Het inwerkingtreden van het EOM, naar verwachting in 2020, betekent dat de soevereiniteit op het gebied van ernstige, grensoverschrijdende EU fraude zaken gedeeltelijk uit handen wordt gegeven. De FIOD en de politie kunnen dan in opdracht van de Europese officier van justitie onderzoeken uitvoeren. Het mandaat van het EOM is vrij beperkt, maar de Europese Commissie heeft al laten vallen dat het mandaat graag zou willen uitbreiden naar grensoverschrijdend terrorisme.

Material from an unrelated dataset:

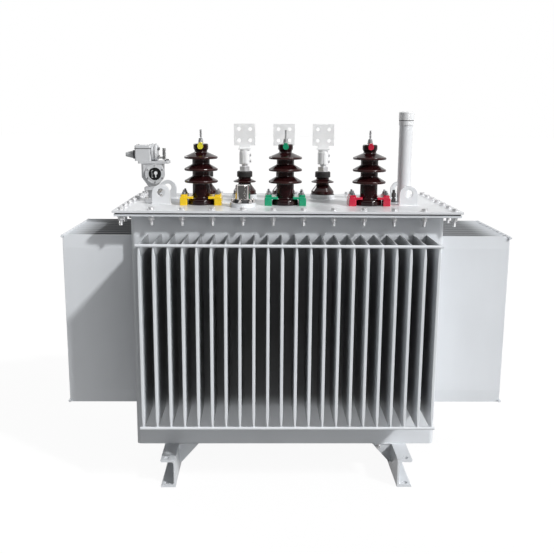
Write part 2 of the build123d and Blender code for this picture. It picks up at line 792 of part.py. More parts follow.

Hoewel nog niet aan de orde, omdat de meeste lidstaten tegen dit voorstel zijn is het wel zaak deze discussie nauwlettend te volgen. Het politiewerk heeft een belangrijke internationale component. Dat ontkent niemand. Het is echter ook sterk lokaal verankerd. Het is daarom belangrijk een gezonde balans tussen beide te houden, om te voorkomen dat we de grip op de capaciteit kwijt raken aan Europese ontwikkelingen.
De topdown-aanpak heeft geleid tot een raamwerk aan instrumenten die de samenwerking binnen de EU op politie en justitie terrein enorm heeft vergroot en effectiever en efficiënter heeft gemaakt. Daarop moeten we blijven investeren, maar wel oog houdend voor de eigen belangen van de politie organisatie. Uiteindelijk is het vooral belangrijk om binnen de EU samen op te trekken tegen de grensoverschrijdende (georganiseerde) criminaliteit.
Juist het ondermijnende karakter van georganiseerde criminaliteit maakt dat het goed past in het oorspronkelijk idee van de EU als vredesproject. Het is immers niet alleen de bestrijding, maar ook de versteviging van de rechtsstaat die daaraan bijdraagt.